Blocking studies were performed in some runs by incubating HL-60 cells with a blocking monoclonal antibody KPL-1 that binds the N-terminal portion of the glycoprotein ligand PSGL-1 (CD162, P-selectin glycoprotein ligand-1). This is the major ligand binding epitope of P-selectin on the human leukocytes.

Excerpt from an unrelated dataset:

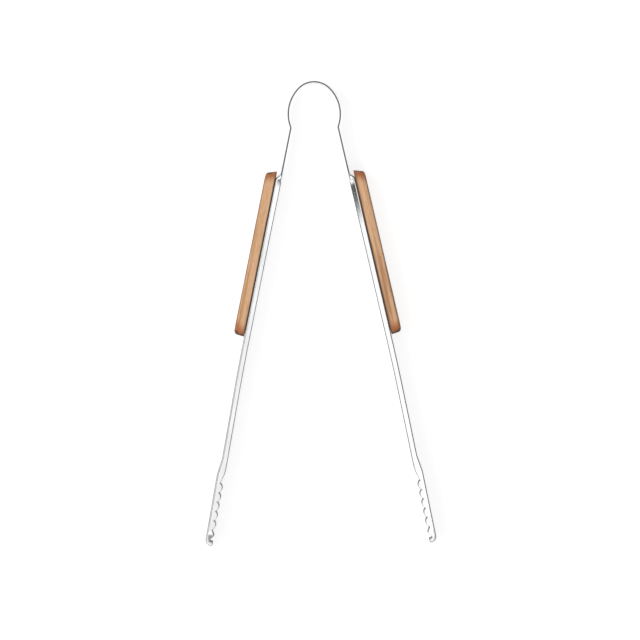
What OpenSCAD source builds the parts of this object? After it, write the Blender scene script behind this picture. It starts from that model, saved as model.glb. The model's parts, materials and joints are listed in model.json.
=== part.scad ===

In other controls, the substrates contained a fusion protein called 19Fc, an irrelevant IgG1 fusion protein similar in all aspects to P-selectin-Fc except that the lectin-domain of selectins is replaced by 19 amino acids.

Results

Cell capture is noted in the left but not right channel in Fig. 1. Cell adhesion to immobilized P-selectin was prevented by the addition of the blocking antibody KPL-1 (inset to Figure 1).

Figure 1
Figure 1. Sensorgram shows the coupling of P-selectin onto the sensor substrate and subsequent capture of leukocytes on the left channel (blue). There is minimal signal change in the right channel upon cell pefusion (red). Insert shows cell binding data (left-right channel differential signal) from two runs with and without the anti-PGSL-1 blocking mAb KPL-1.

When P-selectin-Fc was immobilized on the left channel and equivalent amounts of 19Fc were coupled on the right channel, cell adhesion was only noted on the left channel. This confirms the specificity of the measured interaction (Fig. 2).

Figure 2
Figure 2. Specificity - Left channel contained immobilized P-selectin-Fc and right channel contained immobilized 19-Fc. Specific binding was noted in the left channel only. Absolute signal for both channels is shown. Two cycles of cell binding were conducted with a dissociation step of between 90 and 180s. Cell binding slope was non-zero during the dissociation phase, presumably due to the spreading of cells after initial contact. Cell binding signal was ~ 2 times higher in the first biding cycle due to the availability of more unbound ligand (P-selectin).